Che possa piacere o meno, che si combatta o che si difenda, è innegabile che l’industria del porno è una delle poche che non risentono la crisi. E che genera utili da capogiro, nonché milioni di posti di lavoro.
Nei soli USA il settore a luci rosse genera circa 11 miliardi di dollari all’anno e crea 10.000 posti di lavoro fra attori, truccatori, tecnici delle luci, muratori, catering, e web designer.
E proprio negli Stati Uniti c’è stato un crollo del 95% della produzione da quando è entrata in vigore la legge che obbliga gli attori a indossare il condom. E già, perché il Governo statunitense ha emanato, nel marzo di quest’anno, una norma che obbliga gli attori a indossare il preservativo sul set.

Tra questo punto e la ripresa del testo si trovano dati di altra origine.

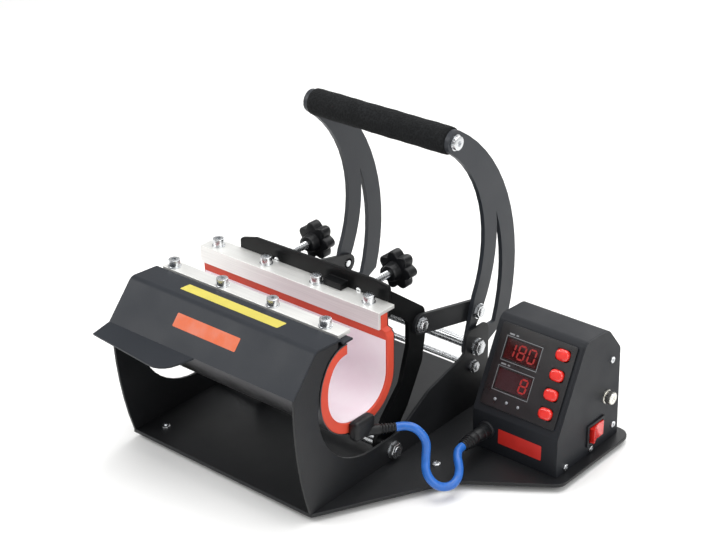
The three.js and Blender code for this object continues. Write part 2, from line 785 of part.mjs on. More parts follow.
function jaw() {
  const end = at(-crossLeftReach, crossEndTopZ);
  const crossShape = new THREE.Shape(roundedOutline([
    at(-crossLeftReach, crossBottomZ + crossThickness), at(-crossRightReach, crossBottomZ - crossThickness),
    at(-crossRightReach, crossTopZ - crossThickness / 2), at(-crossRightReach - crossStep, crossTopZ),
    at(end.x + crossStep, crossTopZ - crossThickness / 2), end,
  ], [crossThickness, crossThickness, crossThickness, crossStep / 2, crossStep / 2, crossThickness]));
  const tabLeftX = boltXs[1] + washerRadius + clampTabGap;
  const tab = block(
    tabLeftX, tabLeftX + clampTabWidth,
    crossFrontY - clampTabDepth, crossFrontY + crossThickness / 2,
    barTopZ, barTopZ + clampTabHeight,
  );
  const studHoles = knobXs.map((x) => rodAlongY(
    crossFrontY - cutOverrun, crossRearY + cutOverrun, x,
    knobAxisZ, studRadius + boreClearance, smallRoundSides,
  ));
  const cross = pierced(joined(plateAlongY(crossShape, crossFrontY, crossRearY), tab), ...studHoles);
  addPiece('jaw_cross_member', cross, finishes.frameBlack);

  sides.forEach(({ word, sign }) => {
    const [lowX, highX] = sideSpan(sign, jawArmInner, jawArmOuter);
    const hole = (y, z, radius) => (
      rodAlongX(lowX - cutOverrun, highX + cutOverrun, y, z, radius + boreClearance)
    );
    const arm = pierced(
      plateAlongX(jawArmShape(), lowX, highX),
      hole(jawShaftY, jawShaftZ, jawShaftRadius),
      hole(headPinY, headPinZ, pinRadius),
    );
    addPiece(`jaw_arm_${word}`, arm, finishes.frameBlack);
  });
}

// A pin through two plates, with a head on its outer end and a nut on its inner end
function headedPin(sign, y, z, innerEnd, innerFace, outerFace, headHeight) {
  const [shankLow, shankHigh] = sideSpan(sign, innerEnd, outerFace);
  const [headLow, headHigh] = sideSpan(sign, outerFace, outerFace + headHeight);
  const [nutLow, nutHigh] = sideSpan(sign, innerEnd, innerFace);
  const parts = [
    rodAlongX(shankLow, shankHigh, y, z, pinRadius, smallRoundSides),
    rodAlongX(headLow, headHigh, y, z, pinHeadRadius, hexSides),
  ];
  if (innerFace > innerEnd) {
    parts.push(rodAlongX(nutLow, nutHigh, y, z, pinHeadRadius, hexSides));
  }
  return joined(...parts);
}

function pins() {
  sides.forEach(({ word, sign }) => {
    const head = headedPin(
      sign, headPinY, headPinZ, jawArmInner - pinHeadHeight,
      jawArmInner, linkOuter + linkGap, pinHeadHeight,
    );
    addPiece(`jaw_pin_${word}`, head, finishes.zinc);
    const crank = headedPin(
      sign, crankPinY, crankPinZ, linkInner - linkGap, linkInner - linkGap, armOuter, pinHeadHeight,
    );
    addPiece(`crank_pin_${word}`, crank, finishes.zinc);
  });
}

// The two arcs of the crescent arm, each from its lower end to the grip
function armArcs() {
  const heel = at(handleShaftY + heelReach, handleShaftZ + heelRise);
  const throat = at(handleShaftY + throatReach, handleShaftZ + throatRise);
  const gripSide = at(Math.cos(gripEndTurn), Math.sin(gripEndTurn)).multiplyScalar(gripEndRadius);
  const grip = at(gripY, gripZ);
  const behind = grip.clone().add(gripSide);
  const before = grip.clone().sub(gripSide);
  return {
    outer: {
      low: heel, high: behind, radius: armOuterArcRadius,
      centre: arcCentre(heel, behind, armOuterArcRadius),
    },
    inner: {
      low: throat, high: before, radius: armInnerArcRadius,
      centre: arcCentre(throat, before, armInnerArcRadius),
    },
  };
}

// The crescent arm: its front arc up to the grip, its rear arc down to the heel, and the foot round
// the shaft
function handleArmShape() {
  const { outer, inner } = armArcs();
  const front = arcPoints(
    inner.centre, inner.radius, angleTo(inner.centre, inner.low), angleTo(inner.centre, inner.high),
  );
  const rear = arcPoints(
    outer.centre, outer.radius, angleTo(outer.centre, outer.high), angleTo(outer.centre, outer.low),
  );
  return new THREE.Shape([
    ...front, ...rear,
    at(handleShaftY + armBossRadius / 2, handleShaftZ - armBossRadius),
    at(handleShaftY, handleShaftZ - armBossRadius), at(handleShaftY - armBossRadius, handleShaftZ),
  ]);
}

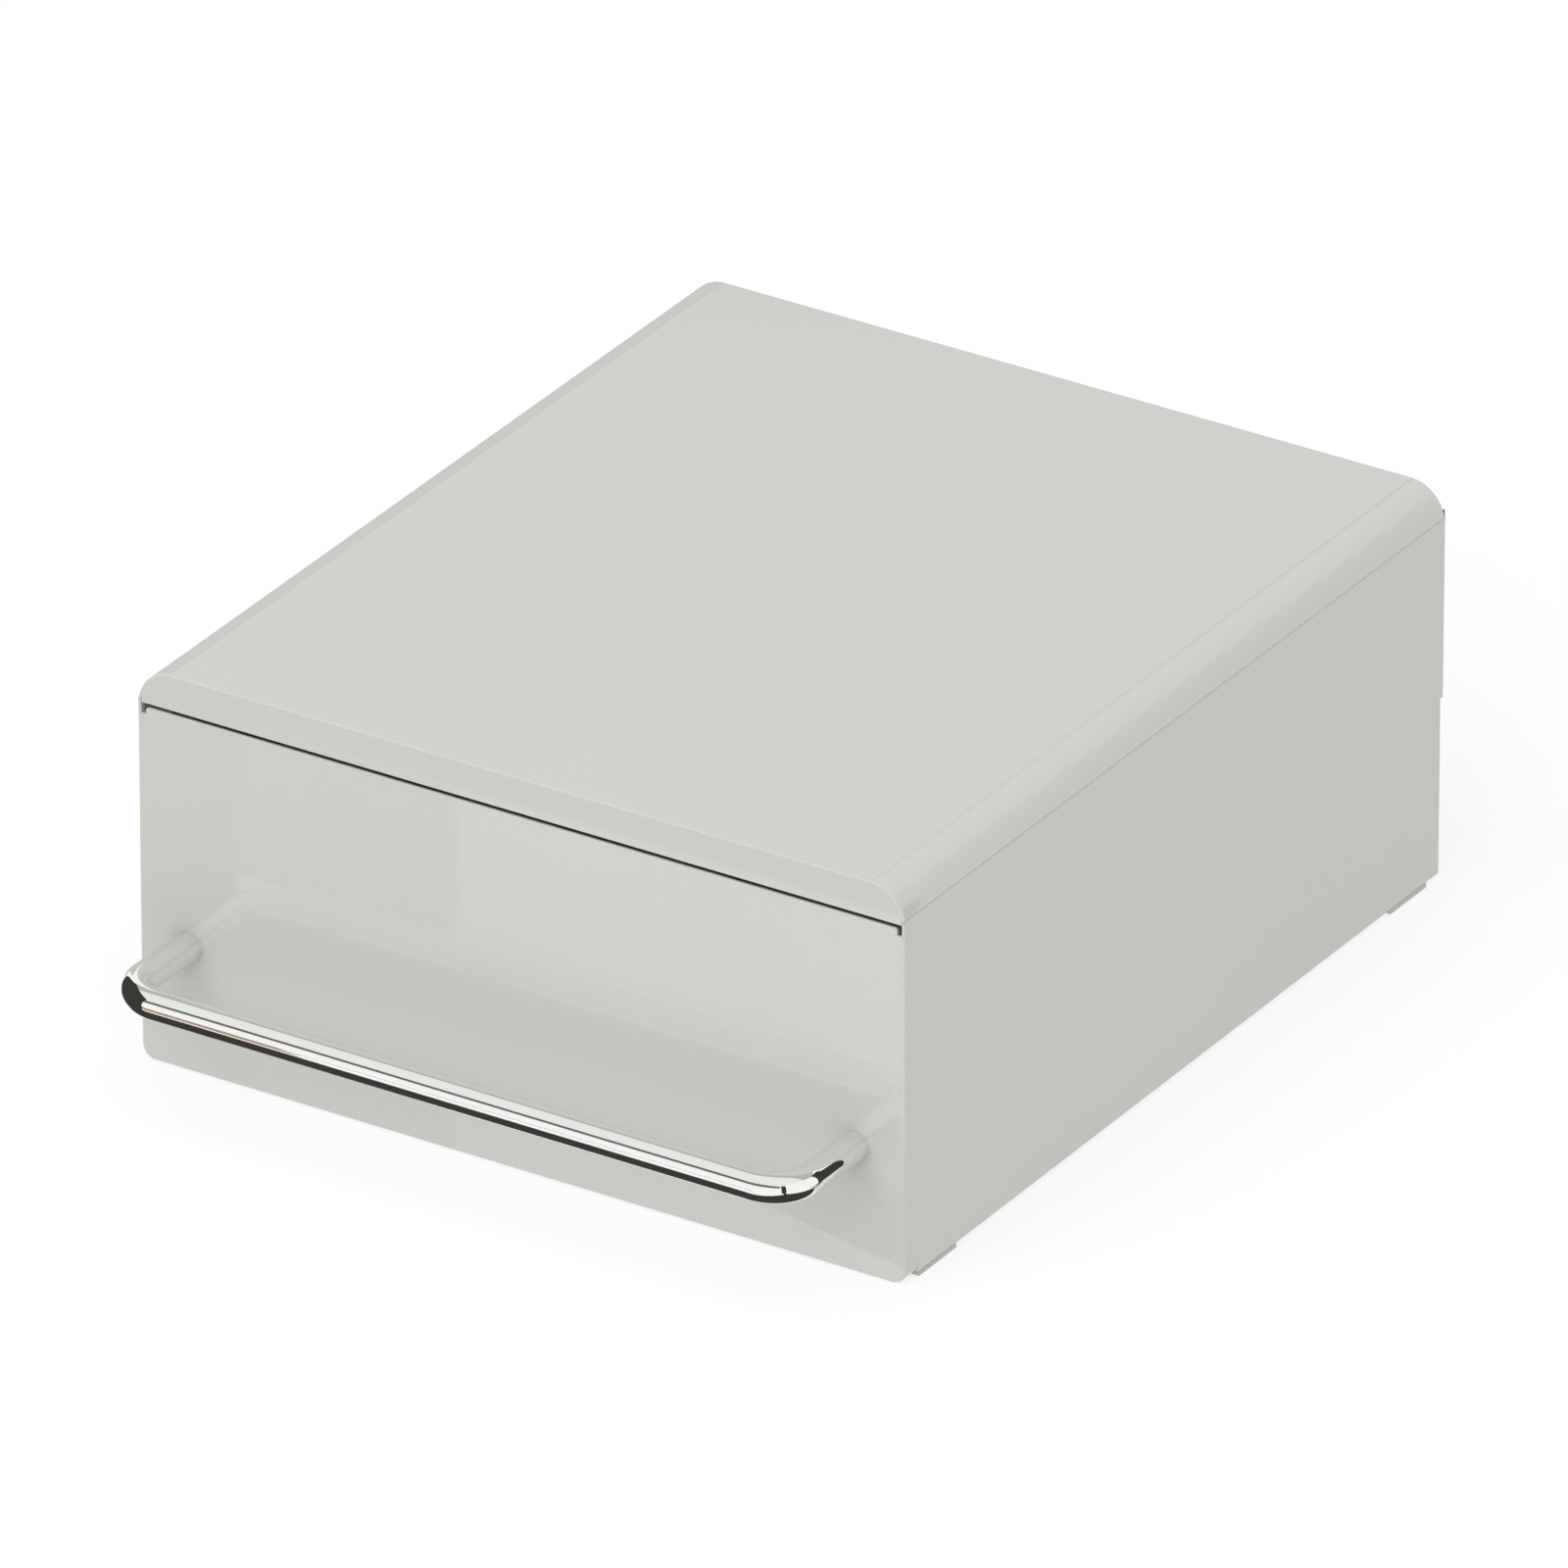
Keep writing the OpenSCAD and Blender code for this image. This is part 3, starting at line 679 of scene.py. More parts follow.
@dataclass(frozen=True)
class RibRow(Fitting):
    """A row of straight ribs, from the middle of the first one."""

    count: int
    first_x: float
    first_y: float
    middle_z: float
    step_x: float
    step_y: float
    size_x: float
    size_y: float
    size_z: float

    def draw(self, canvas: ShapeCanvas) -> Tree:
        """Draws one rib and repeats it along a line of points.

        Args:
            canvas: The canvas of the shape.

        Returns:
            The finished tree.
        """
        count, *rest = canvas.sizes
        first, step, size = (canvas.vector(*part) for part in (rest[:3], rest[3:5], rest[5:]))
        return canvas.finish(canvas.row(canvas.box(size), count, first, step), repeated=False)

    def solid(self) -> Solid:
        """The ribs as a solid, to be worked into a panel.

        Returns:
            The solid.
        """
        made = Solid()
        made.bm.from_mesh(self.mesh([Mark()]))
        return made


@dataclass(frozen=True)
class PanScrew(Fitting):
    """A pan-head screw with a cross recess. Its head's seat lies on the mark, its shank points along the drive."""

    shank_radius: float = 1.25
    shank_length: float = 7.0
    head_radius: float = 2.9
    head_height: float = 2.2
    thread_pitch: float = 1.0
    thread_depth: float = 0.25
    tip_length: float = 1.2

    HEAD: ClassVar[tuple[Colour, ...]] = ((1.0, 1.0, 0.5, -0.5), (0.88, 1.0, 0.32, -0.82), (0.62, 0.88, 0.18, -1.0))
    RECESS: ClassVar[Place] = (1.16, 0.3, 1.1)
    POINT: ClassVar[float] = 0.35

    def draw(self, canvas: ShapeCanvas) -> Tree:
        """Draws the head, the shank with its thread, and the recess.

        HEAD has the lower and upper radius of each ring of the head as shares of its radius, and its depth and
        bottom as shares of its height. RECESS has the length, width and depth of the recess in the same way.

        Args:
            canvas: The canvas of the shape.

        Returns:
            The finished tree.
        """
        radius, length, head, height, pitch, depth, tip = canvas.sizes
        core, body = canvas.minus(radius, depth), canvas.minus(length, tip)
        shapes = [
            canvas.cone(*(canvas.times(size, share) for size, share in zip((head, head, height, height), ring)))
            for ring in self.HEAD
        ]
        shapes += [
            canvas.cone(core, core, canvas.plus(body, 0.3), -0.3, 24),
            canvas.cone(core, canvas.times(core, self.POINT), tip, body, 24),
        ]
        threaded = canvas.minus(body, 0.6)
        path = canvas.node("GeometryNodeCurveSpiral", {
            "Resolution": 20, "Rotations": canvas.sum("DIVIDE", threaded, pitch), "Start Radius": core,
            "End Radius": core, "Height": threaded,
        }).outputs[0]
        shapes.append(canvas.moved(canvas.swept(path, 4, depth), canvas.vector(z=0.4)))
        reach, width, sink = (canvas.times(size, share) for size, share in zip((head, head, height), self.RECESS))
        middle = canvas.vector(z=canvas.times(height, -1.0))
        slots = [canvas.box(canvas.vector(*cross, sink), middle) for cross in ((reach, width), (width, reach))]
        return canvas.finish(canvas.cut(canvas.joined(*shapes), *slots), repeated=True)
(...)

Nella sola nella contea di Los Angeles, da sempre patria del cinema (anche hard) a stelle e strisce, il numero di permessi per girare film per adulti è crollato del 95%: nel 2012 sono state emesse 480 autorizzazioni, mentre nei primi nove mesi di quest’anno soltanto ventiquattro. I dati resi noti da Film LA, l’associazione no profit che concede i permessi, hanno immediatamente scatenato la reazione dei produttori a luci rosse, che fin dagli anni Ottanta si battono contro il preservativo e che sono tornati all’attacco.
Chi la spunterà?
La AIDS Healthcare Foundation che dice che è necessario il preservativo per proteggere gli attori di film per adulti e la popolazione da malattie a trasmissione sessuale? O l’industria del porno, che aveva richiesto che gli attori dovevano essere testati per malattie a trasmissione sessuale ogni 28 giorni, e che ha cambiato tale obbligo a 14 giorni per maggiore sicurezza?
Di sicuro è una crisi vera, che sta provocando miliardi di euro di mancati profitti, e conseguente calo occupazionale, ma è anche un modo certo di salvare qualche vita in più da un male che ancor oggi resta incurabile.
Per ora i “capitani” dell’industria pornografica USA hanno portato il caso in tribunale ma di sicuro è innegabile che il preservativo stia uccidendo il porno cinematografico. Che sia un bene o un male non saprei, di certo però mi pare che la soluzione più semplice per l’industria hard sarebbe quella di emigrare in paesi più “morbidi”. Con un conseguente, enorme, danno per l’intera economia americana.
Curioso attendo di sapere come finirà la vicenda.